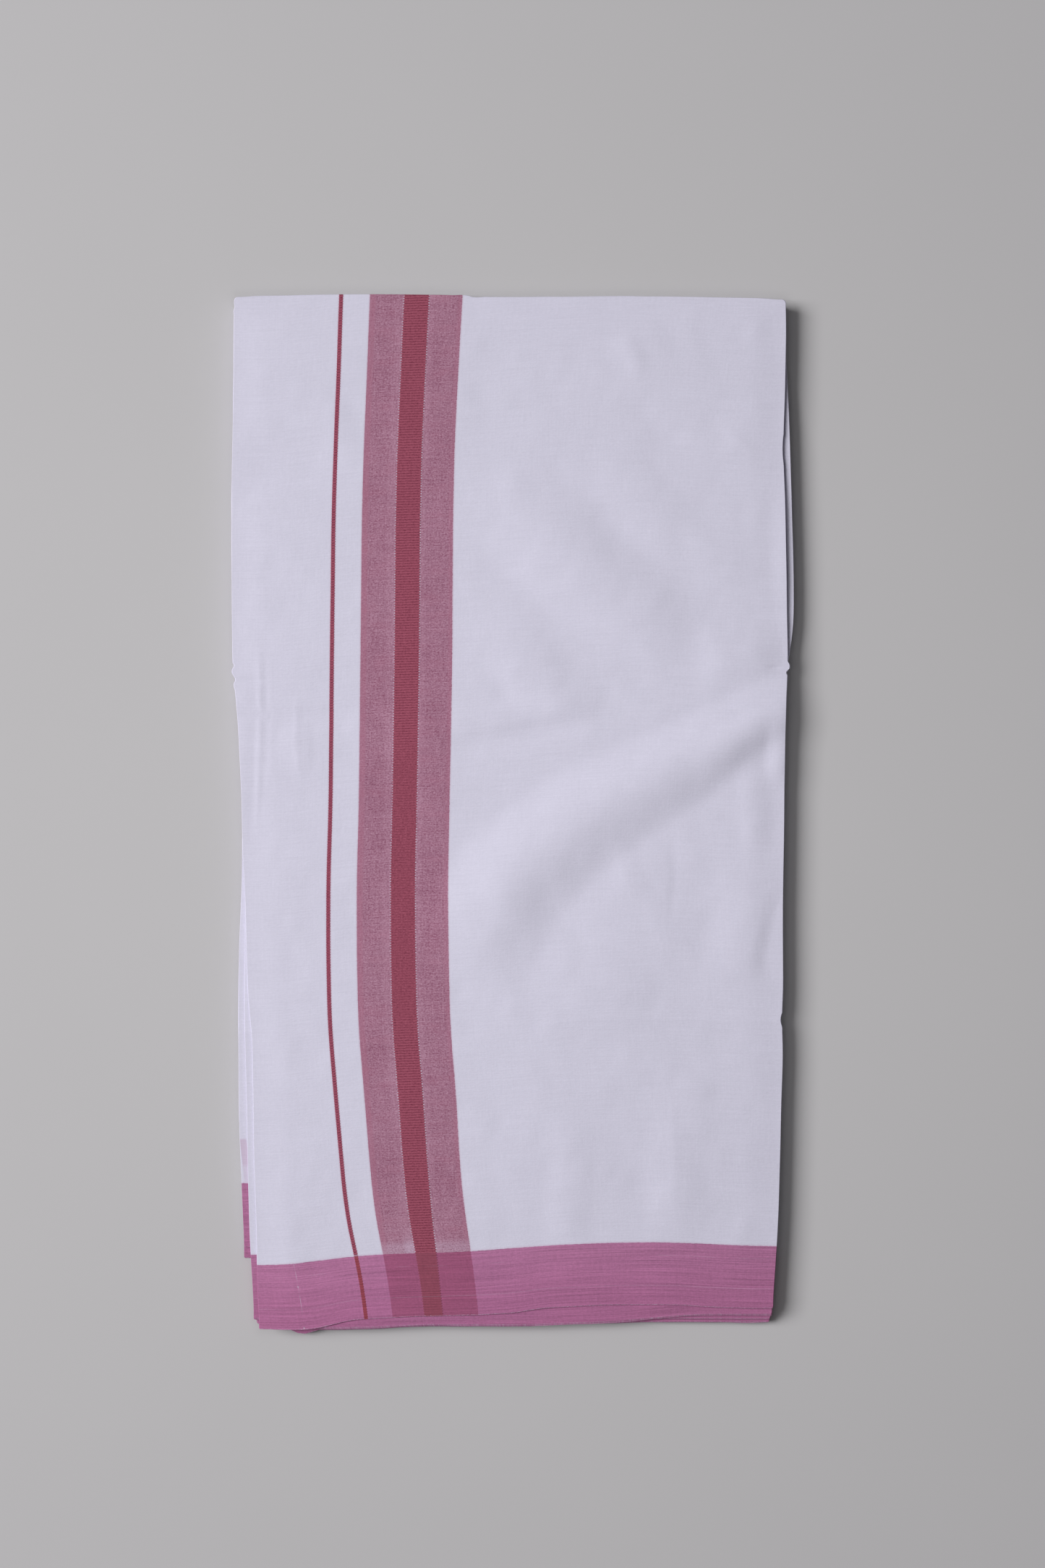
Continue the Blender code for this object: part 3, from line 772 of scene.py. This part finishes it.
def woven_cotton(name, weave, colours):
    """The dhoti's cloth: white ground, cross band with its stripe, thin line and selvedge border."""
    material = bpy.data.materials.new(name)
    material.use_nodes = True
    tree = material.node_tree
    shader = tree.nodes["Principled BSDF"]
    pattern = tree.nodes.new("ShaderNodeUVMap")
    pattern.uv_map = "weave"
    place = Signal(pattern.outputs["UV"])
    u, v = (place.node("ShaderNodeSeparateXYZ", None, {0: place}, axis) / MM for axis in (0, 1))

    band_width = BAND_WIDTH / MM
    b = u + band_width / 2.0
    border_width = BORDER_WIDTH / MM
    pitch = weave.rib_pitch / MM

    # Unevenness of the yarns: long and short streaks across, streaks up, a fine speckle, a broad cloud
    streak = u.grain(v, across=26.0, along=0.8, seed=1.0)
    short = u.grain(v, across=2.4, along=0.85, seed=2.0, detail=1.0)
    upright = u.grain(v, across=0.9, along=14.0, seed=3.0, detail=1.0)
    speckle = u.grain(v, across=1.05, along=0.8, seed=4.0, detail=1.0)
    cloud = u.grain(v, across=24.0, along=34.0, seed=5.0)

    # Ribs: 0 in a groove and 1 on a rib, less clear where the stripe is pressed flat
    rib = abs((v / pitch + upright * 0.06) % 1.0 - 0.5) * 2.0
    rib_seen = 1.0 - 0.6 * v.within(*STRIPE_PRESSED_V, 14.0)
    tooth = (rib - 0.5) * 0.8

    # Where the band, its stripe and the thin line run
    band = (b + speckle * 0.3).within(0.0, band_width, 0.25)
    stripe_start = weave.stripe_start / MM
    stripe_stop = weave.stripe_stop / MM - STRIPE_WIDENS_BY * (1.0 - v.rise(*STRIPE_WIDENS_V))
    stripe = (b + tooth - stripe_start).rise(-0.25, 0.25) * (stripe_stop - b + tooth).rise(-0.25, 0.25)
    line_place = b + weave.line_gap / MM
    line_half = weave.line_width / MM / 2.0
    line = (line_place + speckle * 0.15).within(-line_half - tooth * 0.3, line_half + tooth * 0.3, 0.25)

    # The band's chambray: dyed and undyed yarns, redder first picks, and paler by the stripe and at
    # its foot over the border
    beside = b.within(stripe_start - 5.0, stripe_start, 1.6) + (b - stripe_stop).within(0.0, 3.6, 1.4)
    mixed = 0.5 + speckle * 0.78 + short * 0.38 + streak * 0.34 + upright * 0.24 + cloud * 0.2
    mixed = mixed + beside * 0.1
    chambray = mixed.to(opaque(colours.dyed), opaque(colours.undyed))
    first = (1.0 - b.rise(2.6, 4.4)) * 0.75 + b.rise(band_width - 3.4, band_width - 1.6) * 0.5
    rosy = u.grain(v, across=24.0, along=7.0, seed=10.0).rise(-0.1, 0.6) * 0.5
    chambray = ((first + rosy) * 0.6).to(chambray, opaque(colours.band_edge))
    foot = (1.0 - v.rise(border_width + 4.0, border_width + 9.0)) * (0.24 + speckle * 0.2)
    wedge = (b - stripe_start).within(-6.0, 0.0, 2.0)
    wedge = wedge * (1.0 - v.rise(border_width + 3.0, border_width + 15.0))
    chambray = (foot + wedge * 0.22).to(chambray, opaque(colours.fringe))
    gap = 1.0 - rib.rise(0.2, 0.6)
    teeth = (b - stripe_start).within(-0.6, 0.2, 0.25) + (b - stripe_stop).within(-0.2, 0.6, 0.25)
    teeth = teeth * gap * (0.35 + speckle * 0.9)
    chambray = teeth.to(chambray, opaque(colours.white))

    # The ribbed stripe and line, with painted shade in the grooves between the ribs over uneven red yarns
    ribbing = 0.62 + (rib - 0.5) * rib_seen * 0.8 + speckle * 0.68 + short * 0.35 + upright * 0.15
    ribbing = ribbing - 0.1 * (1.0 - rib_seen)
    red = ribbing.to(opaque(colours.stripe_dark_yarn_and_groove_shade), opaque(colours.stripe))

    # The ground: plain white weave with slubs, a little darker below a line across its right part, with
    # pink let through beside the line and the band
    # 1.8% darker below the line at DARKER_GROUND_V, right of DARKER_GROUND_U
    thin = (1.0 - v.rise(*DARKER_GROUND_V)) * u.rise(*DARKER_GROUND_U)
    slubs = 1.0 + short * 0.05 + streak * 0.06 + upright * 0.03 + cloud * 0.03 - thin * 0.018
    ground = slubs.tint(colours.white)
    halo = line_place.within(-line_half - 0.5, line_half + 0.5, 0.5)
    halo = halo + b.within(-0.6, band_width + 0.6, 0.5)
    ground = (halo * 0.25).to(ground, opaque(colours.undyed))

    # Pink from a layer beneath, let through the narrow strip that the third panel shows at the left
    beneath = v.within(*SHOWS_CLEARLY_V, 0.9) * 0.31 + v.within(*SHOWS_FAINTLY_V, 0.5) * 0.16
    ground = (beneath * u.within(*SHOWS_THROUGH_U, 0.3)).to(ground, opaque(colours.border))
    cloth = line.to(ground, red)
    cloth = band.to(cloth, chambray)
    cloth = (stripe * band).to(cloth, red)

    # The selvedge border, with its darker and paler warp ends
    edge = v + short * 0.25
    border = 1.0 - edge.rise(border_width - 0.3, border_width + 0.3)
    fringe = (1.0 - edge.rise(border_width + 0.1, border_width + 1.4)) * (1.0 - border)
    ends = u.grain(v, across=60.0, along=0.75, seed=6.0)
    broad_ends = u.grain(v, across=190.0, along=3.0, seed=7.0)
    pink = v.rise(0.0, border_width).to(opaque(colours.border_low), opaque(colours.border))
    pink = band.to(pink, opaque(colours.crossing))
    pink = (stripe * band).to(pink, opaque(colours.stripe_crossing))
    pink = line.to(pink, opaque(colours.line_crossing))
    light_end = (v + broad_ends * 0.3).within(*LIGHT_END_V, 0.2) * (0.5 + ends * 1.4)
    broken_end = (v - BROKEN_END_V).within(-0.2, 0.2, 0.15)
    broken_end = broken_end * u.grain(v, across=26.0, along=2.0, seed=8.0, detail=1.0).rise(0.0, 0.3)
    lip = (v + short * 0.3).within(-0.3, 0.5, 0.2) * (0.5 + speckle * 1.4)
    pale = light_end * 0.26 + broken_end * 0.16 + lip * 0.45
    pink = (pale * (1.0 - line)).to(pink, opaque(colours.fringe))
    # Painted shade: the border is made 2% brighter at the left and darker towards the right, away from the
    # key light
    painted_shade_rightward = 0.02 - 0.08 * u.rise(-90.0, 240.0)
    uneven = ends * 0.42 + broad_ends * 0.12 + speckle * 0.12 + short * 0.18 + upright * 0.08
    pink = (1.0 + painted_shade_rightward + uneven).tint(pink)

    # One missed weft pick, which shows as a thin white thread with a knot
    thread = (u - MISSED_PICK_U + cloud * 0.6).within(-0.14, 0.14, 0.14)
    thread = thread * v.rise(*MISSED_PICK_STARTS_V) * (1.0 - v.rise(*MISSED_PICK_ENDS_V))
    thread = thread * (0.26 + u.grain(v, across=20.0, along=5.0, seed=9.0, detail=1.0) * 0.5)
    knot = sum((v - spot.v).within(-spot.half, spot.half, 0.5) for spot in KNOTS)
    knot = knot * (u - KNOT_U).within(-0.3, 0.3, 0.5)
    pink = (thread + knot * 0.7).to(pink, opaque(colours.white))

    cloth = (fringe * 0.5 * (1.0 - band)).to(cloth, opaque(colours.fringe))
    cloth = border.to(cloth, pink)
    tree.links.new(cloth.socket, shader.inputs["Base Color"])

    roughness = 0.88 + 0.06 * speckle - 0.05 * stripe
    tree.links.new(roughness.socket, shader.inputs["Roughness"])
    shader.inputs["Specular IOR Level"].default_value = 0.15
    shader.inputs["Sheen Weight"].default_value = 0.05
    shader.inputs["Sheen Roughness"].default_value = 0.5

    ribbed = stripe * band + line
    relief = (short + streak * 0.8 + upright * 0.3) * (weave.yarn_relief / MM) * (1.0 - 0.6 * ribbed)
    relief = relief + rib * rib_seen * ribbed * (weave.rib_height / MM)
    bump = relief.node("ShaderNodeBump", None, {"Strength": 1.0, "Distance": MM, "Height": relief})
    tree.links.new(bump.socket, shader.inputs["Normal"])
    return material


def cloth_material(context, slot):
    """The cloth's material for one slot, made once."""
    name = "woven_" + slot
    made = bpy.data.materials.get(name)
    return made or woven_cotton(name, context.scene.dhoti_weave, context.scene.dhoti_colours)


def lay_sheet(node):
    """Hide the solid that a piece of folded cloth stands for."""
    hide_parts(node)


class DHOTI_OT_top_panel(bpy.types.Operator):
    """Make the creased panel on top, with the cross band."""

    bl_idname = "dhoti.top_panel"
    bl_label = "Top Panel"

    def execute(self, context):
        stack = Stack(
            "top_leaf", TOP_PANEL, TOP_BUMPS, top_relief, TOP_ACROSS, TOP_ALONG, thickness=PANEL_THICKNESS,
        )
        piece = stack.finish("top_panel", cloth_material(context, "bordered_cotton"))
        lay_sheet("top_leaf")
        return {"FINISHED"}


class DHOTI_OT_panels_below(bpy.types.Operator):
    """Make the two panels whose edges show beside the top one."""

    bl_idname = "dhoti.panels_below"
    bl_label = "Panels Below"

    def execute(self, context):
        cotton = cloth_material(context, "bordered_cotton")
        for name, node, piece, shift, below in (
            ("second_panel", "second_leaf", SECOND_PANEL, FURTHER_ALONG, "third_panel"),
            ("third_panel", "third_leaf", THIRD_PANEL, PAST_THE_BAND, "double_panel"),
        ):
            made = Stack(node, piece, shift=shift).finish(name, cotton)
            lay_sheet(node)
        return {"FINISHED"}


class DHOTI_OT_double_panel(bpy.types.Operator):
    """Make the two panels joined by the fold that shows at the right."""

    bl_idname = "dhoti.double_panel"
    bl_label = "Double Panel"

    def execute(self, context):
        stack = Stack("lower_fold", LOWER_FOLD, relief=fold_relief, shift=FURTHER_ALONG)
        piece = stack.finish("double_panel", cloth_material(context, "bordered_cotton"))
        lay_sheet("lower_fold")
        return {"FINISHED"}


class DHOTI_OT_hidden_panels(bpy.types.Operator):
    """Make the hidden panels, with every layer at their edges."""

    bl_idname = "dhoti.hidden_panels"
    bl_label = "Hidden Panels"

    def execute(self, context):
        stack = Stack("folded_core", FOLDED_CORE, CORE_BUMPS, shift=FURTHER_ALONG)
        piece = stack.finish("hidden_panels", cloth_material(context, "folded_edges"))
        lay_sheet("folded_core")
        return {"FINISHED"}


class DHOTI_OT_bottom_panel(bpy.types.Operator):
    """Make the flat panel that the pile rests on."""

    bl_idname = "dhoti.bottom_panel"
    bl_label = "Bottom Panel"

    def execute(self, context):
        stack = Stack("bottom_leaf", BOTTOM_PANEL, shift=FURTHER_ALONG)
        piece = stack.finish("bottom_panel", cloth_material(context, "folded_edges"))
        lay_sheet("bottom_leaf")
        return {"FINISHED"}


# Soft square lights that face the pile: their places and sides
KEY_PLACE = (-4.1, 0.85, 3.75)
KEY_SIDE = 2.9
TOP_PLACE = (-0.02, -0.02, 0.62)
TOP_SIDE = 0.3
CAMERA_X = 6.13 * MM
CAMERA_Y = 18.18 * MM
FLOOR_SIDE = 8.0


def floor_material(shade):
    """Matt floor paint with the faintest unevenness."""
    material = bpy.data.materials.new("floor")
    material.use_nodes = True
    tree = material.node_tree
    shader = tree.nodes["Principled BSDF"]
    place = Signal(tree.nodes.new("ShaderNodeTexCoord").outputs["Object"])
    noise = place.node("ShaderNodeTexNoise", None, {"Vector": place, "Scale": 9.0, "Detail": 3.0})
    uneven = 0.99 + noise * 0.02
    tree.links.new(uneven.tint(shade).socket, shader.inputs["Base Color"])
    shader.inputs["Roughness"].default_value = 0.9
    return material


def add_light(name, power, place, side):
    """A soft square light that faces the pile and doesn't show itself."""
    light = bpy.data.lights.new(name, "AREA")
    light.energy = power
    light.shape = "SQUARE"
    light.size = side
    lamp = bpy.data.objects.new(name, light)
    lamp.location = place
    lamp.rotation_euler = lamp.location.to_track_quat("Z", "Y").to_euler()
    lamp.visible_camera = False
    bpy.context.scene.collection.objects.link(lamp)


class DHOTI_OT_stage(bpy.types.Operator):
    """Make the floor, the lights, the sky and the camera."""

    bl_idname = "dhoti.stage"
    bl_label = "Stage"

    def execute(self, context):
        stage = context.scene.dhoti_stage
        scene = context.scene
        flat = bmesh.new()
        bmesh.ops.create_grid(flat, x_segments=4, y_segments=4, size=FLOOR_SIDE / 2.0)
        data = bpy.data.meshes.new("floor")
        flat.to_mesh(data)
        flat.free()
        data.materials.append(floor_material(stage.floor))
        floor = bpy.data.objects.new("floor", data)
        scene.collection.objects.link(floor)

        add_light("key", stage.key_power, KEY_PLACE, KEY_SIDE)
        add_light("top", stage.top_power, TOP_PLACE, TOP_SIDE)

        world = bpy.data.worlds.new("studio")
        world.use_nodes = True
        background = world.node_tree.nodes["Background"]
        background.inputs["Color"].default_value = (1.0, 1.0, 1.0, 1.0)
        background.inputs["Strength"].default_value = stage.sky
        scene.world = world
        scene.view_settings.view_transform = "Standard"

        lens = bpy.data.cameras.new("camera")
        lens.lens = 50.0
        camera = bpy.data.objects.new("camera", lens)
        camera.location = (CAMERA_X, CAMERA_Y, stage.camera_height)
        scene.collection.objects.link(camera)
        scene.camera = camera
        return {"FINISHED"}


OPERATORS = (
    DHOTI_OT_stage,
    DHOTI_OT_bottom_panel,
    DHOTI_OT_hidden_panels,
    DHOTI_OT_double_panel,
    DHOTI_OT_panels_below,
    DHOTI_OT_top_panel,
)
GROUPS = {"dhoti_weave": DhotiWeave, "dhoti_colours": DhotiColours, "dhoti_stage": DhotiStage}


class DHOTI_PT_pile(bpy.types.Panel):
    """Everything that dresses the folded dhoti."""

    bl_label = "Folded Dhoti"
    bl_idname = "DHOTI_PT_pile"
    bl_space_type = "VIEW_3D"
    bl_region_type = "UI"
    bl_category = "Dhoti"

    def draw(self, context):
        for operator in OPERATORS:
            self.layout.operator(operator.bl_idname)
        for group in GROUPS:
            values = getattr(context.scene, group)
            box = self.layout.box()
            for name in values.bl_rna.properties.keys():
                if name not in ("rna_type", "name"):
                    box.prop(values, name)


def register():
    for made in (*GROUPS.values(), *OPERATORS, DHOTI_PT_pile):
        bpy.utils.register_class(made)
    for name, group in GROUPS.items():
        setattr(bpy.types.Scene, name, PointerProperty(type=group))


def unregister():
    for name in GROUPS:
        delattr(bpy.types.Scene, name)
    for made in reversed((*GROUPS.values(), *OPERATORS, DHOTI_PT_pile)):
        bpy.utils.unregister_class(made)


def main():
    register()
    bpy.ops.dhoti.stage()
    bpy.ops.dhoti.bottom_panel()
    bpy.ops.dhoti.hidden_panels()
    bpy.ops.dhoti.double_panel()
    bpy.ops.dhoti.panels_below()
    bpy.ops.dhoti.top_panel()


if __name__ == "__main__":
    main()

EXERCISE TASK: Only the number is wanted: how many lines contain the string "from"?

RESULT OF THE EXERCISE: 3